SHORT PROBLEM: Your task is to return, exactly, the run of lines starting at the line holding "Reconstruct the object" and ending at the line holding "wasm.setup();", both ends included and no other lines.
● ● ● ● ●
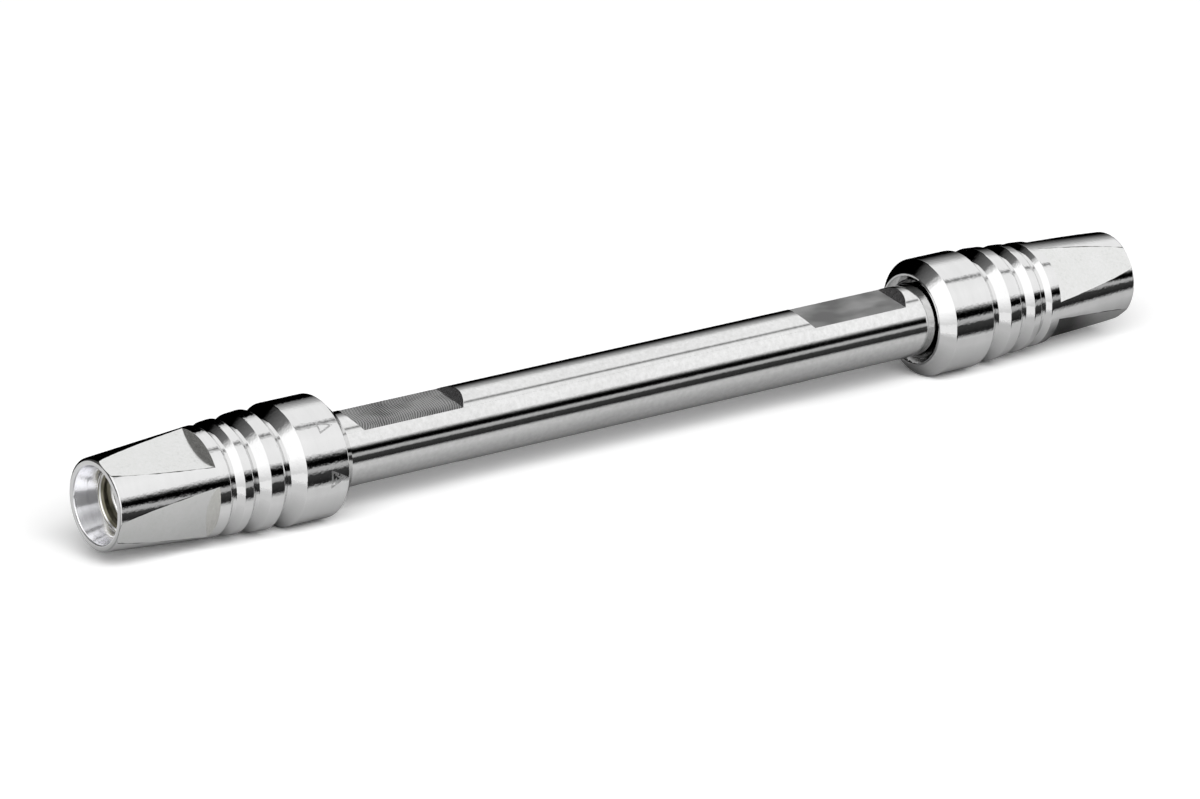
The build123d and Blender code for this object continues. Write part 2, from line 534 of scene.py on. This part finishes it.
shine = calc(tree, "ADD", shine, calc(tree, "MULTIPLY", etching, 0.35))
tree.links.new(shine, shader.inputs["Roughness"])
height = calc(tree, "ADD", pits, calc(tree, "MULTIPLY", rings, 0.03))
height = calc(tree, "SUBTRACT", height, calc(tree, "MULTIPLY", etching, 0.6))
bump(tree, shader, height, 0.000007)

# Milled flat: mottled, with a painted dark edge reflection where it meets the taper.
nose_milled, tree, shader = new_material("nose_milled")
mottle = calc(
    tree,
    "ADD",
    calc(tree, "MULTIPLY", grain(tree, 3800, 3800), 0.6),
    calc(tree, "MULTIPLY", grain(tree, 500, 500, 2.0), 0.4),
)
place = add(tree, "ShaderNodeGroup", node_tree=nose_effect)
cone = ranged(
    tree,
    place.outputs["Along"],
    (MOUTH_AT + TAPER_START) * MM,
    (MOUTH_AT + TAPER_END) * MM,
    COLLAR_R * MM,
    TIP_R * MM,
)
depth = calc(tree, "SUBTRACT", cone, place.outputs["Radius"])
near_edge = ranged(tree, depth, 0.035 * MM, 0.0, 0.0, 1.0)
tone = calc(tree, "SUBTRACT", ranged(tree, mottle, 0.3, 0.7, 0.72, 1.0), painted_edge_line(tree, near_edge))
tones = tint(tree, shader, tone, ETCHED_AND_PAINTED_EDGE, BRIGHT, 0.0, 1.0)
tones.elements.new(0.8).color = (0.76, 0.765, 0.755, 1)
roughen(tree, shader, mottle, 0.14, 0.2)
bump(tree, shader, mottle, 0.0000015)

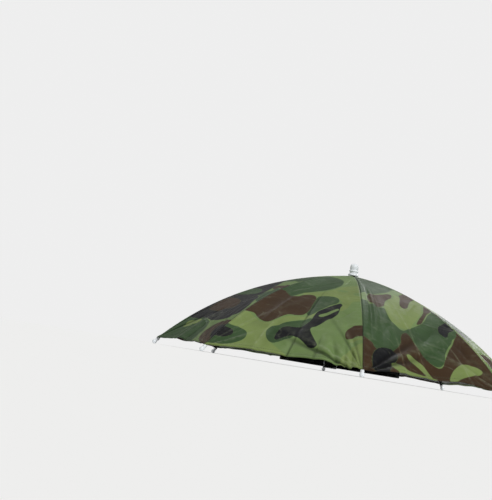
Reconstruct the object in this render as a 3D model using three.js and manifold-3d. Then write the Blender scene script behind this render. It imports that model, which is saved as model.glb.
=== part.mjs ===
// Umbrella hat, open: eight cloth gores on a steel rib frame, carried on an elastic headband.
// Millimetres, +Z up, the eight tip feet stand on z = 0, the wearer faces -Y.

import * as THREE from 'three';
import { mergeVertices } from 'three/addons/utils/BufferGeometryUtils.js';
import Module from 'manifold-3d';

const wasm = await Module();
wasm.setup();

// Frame
const RIB_COUNT = 8;
const FIRST_RIB = 22.5; // degrees from +X, so that a gore faces the front
const TIP_REACH = 300; // axis to the middle of a tip ball
const RIB_RISE = 152.5; // tip ball up to where the ribs' centre lines meet
const RIB_BOW = 31; // how far a rib bends out from its chord
const RIB_WIDTH = 2.6;
const RIB_DEPTH = 2.2;
const RIB_WALL = 0.55;
const CLEARANCE = 0.3;

// Tips
const BALL_RADIUS = 3.6;
const FOOT_CUT = 0.3; // what the flat foot takes off the ball
const SLEEVE_RADIUS = 2.6;
const SLEEVE_MOUTH_RADIUS = 2.4;
const SLEEVE_LENGTH = 9; // ball centre to the sleeve's open end
const SLEEVE_BORE = 2.05;
const SLEEVE_FLOOR = 3.4; // ball centre to the bottom of the sleeve's bore

// Cloth
const CLOTH_WALL = 1.1;
const RIDGE_ROOM = 0.45; // lifts the cloth's ridge clear of a rib's square edges
const APEX_HOLE = 3.7;
const CORNER_GAP = 0.4; // cloth corner to the sleeve
const HEM_SCALLOP = 7; // how far the middle of a hem is cut back
const GORE_SAG = 4.5; // how far a gore hangs in from the straight line between two ribs
const FOLD_DEPTH = 2.2; // storage folds that still show in the open gores

// Middle
const SHAFT_RADIUS = 3;
const SHAFT_WALL = 0.8;
const HUB_RADIUS = 7;
const HUB_HEIGHT = 6;
const RUNNER_RADIUS = 7;
const RUNNER_HEIGHT = 8;
const RUNNER_FLOOR = 123; // underside of the runner, just above the wearer's head
const FINIAL_RADIUS = 8.5;
const FINIAL_HEIGHT = 20;
const FINIAL_SOCKET = 8; // how deep the shaft stands in the finial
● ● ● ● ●
FULL ANSWER:
Reconstruct the object in this render as a 3D model using three.js and manifold-3d. Then write the Blender scene script behind this render. It imports that model, which is saved as model.glb.
=== part.mjs ===
// Umbrella hat, open: eight cloth gores on a steel rib frame, carried on an elastic headband.
// Millimetres, +Z up, the eight tip feet stand on z = 0, the wearer faces -Y.

import * as THREE from 'three';
import { mergeVertices } from 'three/addons/utils/BufferGeometryUtils.js';
import Module from 'manifold-3d';

const wasm = await Module();
wasm.setup();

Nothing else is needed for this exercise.